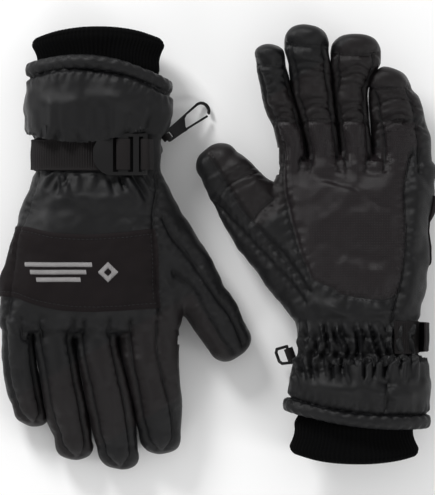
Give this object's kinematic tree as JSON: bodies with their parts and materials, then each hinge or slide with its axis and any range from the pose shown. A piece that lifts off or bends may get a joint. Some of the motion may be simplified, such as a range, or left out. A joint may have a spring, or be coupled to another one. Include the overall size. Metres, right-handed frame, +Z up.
{
  "type": "pair of work gloves",
  "caption": "Pair of insulated work gloves, one back up and one palm up, with knit cuffs, wrist straps, ladder-lock buckles, a clip hook and a ring.",
  "frame": {"origin": "middle of the pair's box in plan, at the height of the surface that both gloves lie on", "axes": "+Z up, away from the surface; +Y along the left glove's fingers; +X towards the left glove"},
  "size_m": [0.303, 0.3104, 0.0566],
  "materials": {
    "black_fabric": "matte woven, water-repellent",
    "panel_fabric": "matte, smooth softshell",
    "grip_leather": "dotted grip",
    "knit": "ribbed knit",
    "fleece": "brushed pile",
    "webbing": "ribbed webbing",
    "black_plastic": "moulded, fine grain",
    "elastic": "covered elastic"
  },
  "bodies": {
    "left_hand": {"left_back_panel": "black_fabric", "left_palm_panel": "black_fabric", "left_hand_liner": "fleece", "left_knuckle_band": "panel_fabric", "left_palm_grip": "grip_leather", "left_gauntlet_back": "black_fabric", "left_gauntlet_palm": "black_fabric", "left_hem_binding": "black_fabric", "left_knit_cuff": "knit", "left_wrist_elastic": "elastic", "left_wrist_strap": "webbing", "left_buckle_anchor": "webbing", "left_clip_loop": "webbing"},
    "left_index": {"left_index_shell": "black_fabric", "left_index_liner": "fleece"},
    "left_middle": {"left_middle_shell": "black_fabric", "left_middle_liner": "fleece"},
    "left_ring": {"left_ring_shell": "black_fabric", "left_ring_liner": "fleece"},
    "left_pinky": {"left_pinky_shell": "black_fabric", "left_pinky_liner": "fleece"},
    "left_thumb": {"left_thumb_shell": "panel_fabric", "left_thumb_liner": "fleece"},
    "left_buckle": {"left_buckle": "black_plastic", "left_strap_turn": "webbing"},
    "left_strap_end": {"left_strap_tail": "webbing"},
    "right_hand": {"right_back_panel": "black_fabric", "right_palm_panel": "black_fabric", "right_hand_liner": "fleece", "right_knuckle_band": "panel_fabric", "right_palm_grip": "grip_leather", "right_gauntlet_back": "black_fabric", "right_gauntlet_palm": "black_fabric", "right_hem_binding": "black_fabric", "right_knit_cuff": "knit", "right_wrist_elastic": "elastic", "right_wrist_strap": "webbing", "right_buckle_anchor": "webbing", "right_clip_loop": "webbing"},
    "right_index": {"right_index_shell": "black_fabric", "right_index_liner": "fleece"},
    "right_middle": {"right_middle_shell": "black_fabric", "right_middle_liner": "fleece"},
    "right_ring": {"right_ring_shell": "black_fabric", "right_ring_liner": "fleece"},
    "right_pinky": {"right_pinky_shell": "black_fabric", "right_pinky_liner": "fleece"},
    "right_thumb": {"right_thumb_shell": "panel_fabric", "right_thumb_liner": "fleece"},
    "right_buckle": {"right_buckle": "black_plastic", "right_strap_turn": "webbing"},
    "right_strap_end": {"right_strap_tail": "webbing"},
    "right_clip_hook": {"right_clip_hook": "black_plastic"},
    "right_clip_gate": {"right_clip_gate": "black_plastic"},
    "left_clip_ring": {"left_clip_ring": "black_plastic"}
  },
  "joints": [
    {"name": "right_glove_lift", "type": "slide", "parent": "left_hand", "child": "right_hand", "axis": [0, 0, 1], "range_m": [0, 0.15]},
    {"name": "left_index_flex", "type": "hinge", "parent": "left_hand", "child": "left_index", "pos_m": [0.05438, 0.06033, 0.02485], "axis": [1, 0, 0], "range_deg": [-10, 60], "stiffness_Nm_per_rad": 0.15},
    {"name": "left_middle_flex", "type": "hinge", "parent": "left_hand", "child": "left_middle", "pos_m": [0.07528, 0.06033, 0.02508], "axis": [1, 0, 0], "range_deg": [-10, 60], "stiffness_Nm_per_rad": 0.15},
    {"name": "left_ring_flex", "type": "hinge", "parent": "left_hand", "child": "left_ring", "pos_m": [0.09788, 0.06033, 0.02508], "axis": [1, 0, 0], "range_deg": [-10, 60], "stiffness_Nm_per_rad": 0.15},
    {"name": "left_pinky_flex", "type": "hinge", "parent": "left_hand", "child": "left_pinky", "pos_m": [0.12918, 0.06033, 0.02508], "axis": [1, 0, 0], "range_deg": [-10, 60], "stiffness_Nm_per_rad": 0.15},
    {"name": "left_thumb_flex", "type": "hinge", "parent": "left_hand", "child": "left_thumb", "pos_m": [0.02328, 0.02633, 0.02652], "axis": [0.817, 0.5767, 0], "range_deg": [-10, 60], "stiffness_Nm_per_rad": 0.15},
    {"name": "left_buckle_lift", "type": "hinge", "parent": "left_hand", "child": "left_buckle", "pos_m": [0.06428, -0.06367, 0.00792], "axis": [0, 1, 0], "range_deg": [0, 40], "stiffness_Nm_per_rad": 0.05},
    {"name": "left_strap_pull", "type": "slide", "parent": "left_hand", "child": "left_strap_end", "axis": [1, 0, 0], "range_m": [0, 0.012]},
    {"name": "right_index_flex", "type": "hinge", "parent": "right_hand", "child": "right_index", "pos_m": [-0.04982, -0.05967, 0.01847], "axis": [1, 0, 0], "range_deg": [-10, 60], "stiffness_Nm_per_rad": 0.15},
    {"name": "right_middle_flex", "type": "hinge", "parent": "right_hand", "child": "right_middle", "pos_m": [-0.08662, -0.05967, 0.01847], "axis": [1, 0, 0], "range_deg": [-10, 60], "stiffness_Nm_per_rad": 0.15},
    {"name": "right_ring_flex", "type": "hinge", "parent": "right_hand", "child": "right_ring", "pos_m": [-0.11592, -0.05967, 0.0187], "axis": [1, 0, 0], "range_deg": [-10, 60], "stiffness_Nm_per_rad": 0.15},
    {"name": "right_pinky_flex", "type": "hinge", "parent": "right_hand", "child": "right_pinky", "pos_m": [-0.13992, -0.05967, 0.01887], "axis": [1, 0, 0], "range_deg": [-10, 60], "stiffness_Nm_per_rad": 0.15},
    {"name": "right_thumb_flex", "type": "hinge", "parent": "right_hand", "child": "right_thumb", "pos_m": [-0.00722, -0.04067, 0.01247], "axis": [0.8599, 0.5105, 0], "range_deg": [-10, 60], "stiffness_Nm_per_rad": 0.15},
    {"name": "right_buckle_lift", "type": "hinge", "parent": "right_hand", "child": "right_buckle", "pos_m": [-0.05072, 0.06433, 0.04808], "axis": [0, 1, 0], "range_deg": [0, 40], "stiffness_Nm_per_rad": 0.05},
    {"name": "right_strap_pull", "type": "slide", "parent": "right_hand", "child": "right_strap_end", "axis": [-1, 0, 0], "range_m": [0, 0.012]},
    {"name": "right_clip_swing", "type": "hinge", "parent": "right_hand", "child": "right_clip_hook", "pos_m": [-0.03552, 0.07683, 0.021], "axis": [0.6157, -0.788, 0], "range_deg": [0, 100]},
    {"name": "right_clip_gate", "type": "hinge", "parent": "right_clip_hook", "child": "right_clip_gate", "pos_m": [-0.02159, 0.08277, 0.01338], "axis": [0.3639, 0.2843, 0.887], "range_deg": [0, 14], "stiffness_Nm_per_rad": 0.002},
    {"name": "left_ring_swing", "type": "hinge", "parent": "left_hand", "child": "left_clip_ring", "pos_m": [0.05028, -0.07567, 0.021], "axis": [-0.342, 0.9397, 0], "range_deg": [0, 110]}
  ]
}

→ **Given instruction**:
Please repeat the listing above in full and exactly.

→ **Finished answer**:
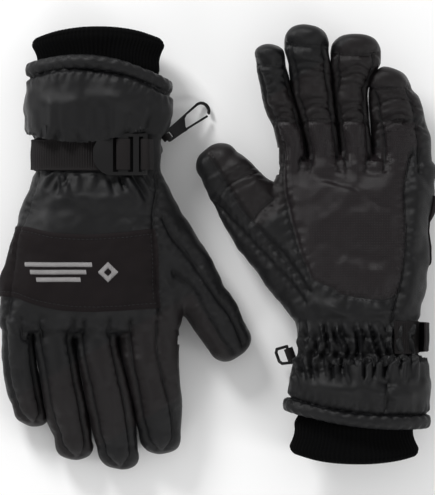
Give this object's kinematic tree as JSON: bodies with their parts and materials, then each hinge or slide with its axis and any range from the pose shown. A piece that lifts off or bends may get a joint. Some of the motion may be simplified, such as a range, or left out. A joint may have a spring, or be coupled to another one. Include the overall size. Metres, right-handed frame, +Z up.
{
  "type": "pair of work gloves",
  "caption": "Pair of insulated work gloves, one back up and one palm up, with knit cuffs, wrist straps, ladder-lock buckles, a clip hook and a ring.",
  "frame": {"origin": "middle of the pair's box in plan, at the height of the surface that both gloves lie on", "axes": "+Z up, away from the surface; +Y along the left glove's fingers; +X towards the left glove"},
  "size_m": [0.303, 0.3104, 0.0566],
  "materials": {
    "black_fabric": "matte woven, water-repellent",
    "panel_fabric": "matte, smooth softshell",
    "grip_leather": "dotted grip",
    "knit": "ribbed knit",
    "fleece": "brushed pile",
    "webbing": "ribbed webbing",
    "black_plastic": "moulded, fine grain",
    "elastic": "covered elastic"
  },
  "bodies": {
    "left_hand": {"left_back_panel": "black_fabric", "left_palm_panel": "black_fabric", "left_hand_liner": "fleece", "left_knuckle_band": "panel_fabric", "left_palm_grip": "grip_leather", "left_gauntlet_back": "black_fabric", "left_gauntlet_palm": "black_fabric", "left_hem_binding": "black_fabric", "left_knit_cuff": "knit", "left_wrist_elastic": "elastic", "left_wrist_strap": "webbing", "left_buckle_anchor": "webbing", "left_clip_loop": "webbing"},
    "left_index": {"left_index_shell": "black_fabric", "left_index_liner": "fleece"},
    "left_middle": {"left_middle_shell": "black_fabric", "left_middle_liner": "fleece"},
    "left_ring": {"left_ring_shell": "black_fabric", "left_ring_liner": "fleece"},
    "left_pinky": {"left_pinky_shell": "black_fabric", "left_pinky_liner": "fleece"},
    "left_thumb": {"left_thumb_shell": "panel_fabric", "left_thumb_liner": "fleece"},
    "left_buckle": {"left_buckle": "black_plastic", "left_strap_turn": "webbing"},
    "left_strap_end": {"left_strap_tail": "webbing"},
    "right_hand": {"right_back_panel": "black_fabric", "right_palm_panel": "black_fabric", "right_hand_liner": "fleece", "right_knuckle_band": "panel_fabric", "right_palm_grip": "grip_leather", "right_gauntlet_back": "black_fabric", "right_gauntlet_palm": "black_fabric", "right_hem_binding": "black_fabric", "right_knit_cuff": "knit", "right_wrist_elastic": "elastic", "right_wrist_strap": "webbing", "right_buckle_anchor": "webbing", "right_clip_loop": "webbing"},
    "right_index": {"right_index_shell": "black_fabric", "right_index_liner": "fleece"},
    "right_middle": {"right_middle_shell": "black_fabric", "right_middle_liner": "fleece"},
    "right_ring": {"right_ring_shell": "black_fabric", "right_ring_liner": "fleece"},
    "right_pinky": {"right_pinky_shell": "black_fabric", "right_pinky_liner": "fleece"},
    "right_thumb": {"right_thumb_shell": "panel_fabric", "right_thumb_liner": "fleece"},
    "right_buckle": {"right_buckle": "black_plastic", "right_strap_turn": "webbing"},
    "right_strap_end": {"right_strap_tail": "webbing"},
    "right_clip_hook": {"right_clip_hook": "black_plastic"},
    "right_clip_gate": {"right_clip_gate": "black_plastic"},
    "left_clip_ring": {"left_clip_ring": "black_plastic"}
  },
  "joints": [
    {"name": "right_glove_lift", "type": "slide", "parent": "left_hand", "child": "right_hand", "axis": [0, 0, 1], "range_m": [0, 0.15]},
    {"name": "left_index_flex", "type": "hinge", "parent": "left_hand", "child": "left_index", "pos_m": [0.05438, 0.06033, 0.02485], "axis": [1, 0, 0], "range_deg": [-10, 60], "stiffness_Nm_per_rad": 0.15},
    {"name": "left_middle_flex", "type": "hinge", "parent": "left_hand", "child": "left_middle", "pos_m": [0.07528, 0.06033, 0.02508], "axis": [1, 0, 0], "range_deg": [-10, 60], "stiffness_Nm_per_rad": 0.15},
    {"name": "left_ring_flex", "type": "hinge", "parent": "left_hand", "child": "left_ring", "pos_m": [0.09788, 0.06033, 0.02508], "axis": [1, 0, 0], "range_deg": [-10, 60], "stiffness_Nm_per_rad": 0.15},
    {"name": "left_pinky_flex", "type": "hinge", "parent": "left_hand", "child": "left_pinky", "pos_m": [0.12918, 0.06033, 0.02508], "axis": [1, 0, 0], "range_deg": [-10, 60], "stiffness_Nm_per_rad": 0.15},
    {"name": "left_thumb_flex", "type": "hinge", "parent": "left_hand", "child": "left_thumb", "pos_m": [0.02328, 0.02633, 0.02652], "axis": [0.817, 0.5767, 0], "range_deg": [-10, 60], "stiffness_Nm_per_rad": 0.15},
    {"name": "left_buckle_lift", "type": "hinge", "parent": "left_hand", "child": "left_buckle", "pos_m": [0.06428, -0.06367, 0.00792], "axis": [0, 1, 0], "range_deg": [0, 40], "stiffness_Nm_per_rad": 0.05},
    {"name": "left_strap_pull", "type": "slide", "parent": "left_hand", "child": "left_strap_end", "axis": [1, 0, 0], "range_m": [0, 0.012]},
    {"name": "right_index_flex", "type": "hinge", "parent": "right_hand", "child": "right_index", "pos_m": [-0.04982, -0.05967, 0.01847], "axis": [1, 0, 0], "range_deg": [-10, 60], "stiffness_Nm_per_rad": 0.15},
    {"name": "right_middle_flex", "type": "hinge", "parent": "right_hand", "child": "right_middle", "pos_m": [-0.08662, -0.05967, 0.01847], "axis": [1, 0, 0], "range_deg": [-10, 60], "stiffness_Nm_per_rad": 0.15},
    {"name": "right_ring_flex", "type": "hinge", "parent": "right_hand", "child": "right_ring", "pos_m": [-0.11592, -0.05967, 0.0187], "axis": [1, 0, 0], "range_deg": [-10, 60], "stiffness_Nm_per_rad": 0.15},
    {"name": "right_pinky_flex", "type": "hinge", "parent": "right_hand", "child": "right_pinky", "pos_m": [-0.13992, -0.05967, 0.01887], "axis": [1, 0, 0], "range_deg": [-10, 60], "stiffness_Nm_per_rad": 0.15},
    {"name": "right_thumb_flex", "type": "hinge", "parent": "right_hand", "child": "right_thumb", "pos_m": [-0.00722, -0.04067, 0.01247], "axis": [0.8599, 0.5105, 0], "range_deg": [-10, 60], "stiffness_Nm_per_rad": 0.15},
    {"name": "right_buckle_lift", "type": "hinge", "parent": "right_hand", "child": "right_buckle", "pos_m": [-0.05072, 0.06433, 0.04808], "axis": [0, 1, 0], "range_deg": [0, 40], "stiffness_Nm_per_rad": 0.05},
    {"name": "right_strap_pull", "type": "slide", "parent": "right_hand", "child": "right_strap_end", "axis": [-1, 0, 0], "range_m": [0, 0.012]},
    {"name": "right_clip_swing", "type": "hinge", "parent": "right_hand", "child": "right_clip_hook", "pos_m": [-0.03552, 0.07683, 0.021], "axis": [0.6157, -0.788, 0], "range_deg": [0, 100]},
    {"name": "right_clip_gate", "type": "hinge", "parent": "right_clip_hook", "child": "right_clip_gate", "pos_m": [-0.02159, 0.08277, 0.01338], "axis": [0.3639, 0.2843, 0.887], "range_deg": [0, 14], "stiffness_Nm_per_rad": 0.002},
    {"name": "left_ring_swing", "type": "hinge", "parent": "left_hand", "child": "left_clip_ring", "pos_m": [0.05028, -0.07567, 0.021], "axis": [-0.342, 0.9397, 0], "range_deg": [0, 110]}
  ]
}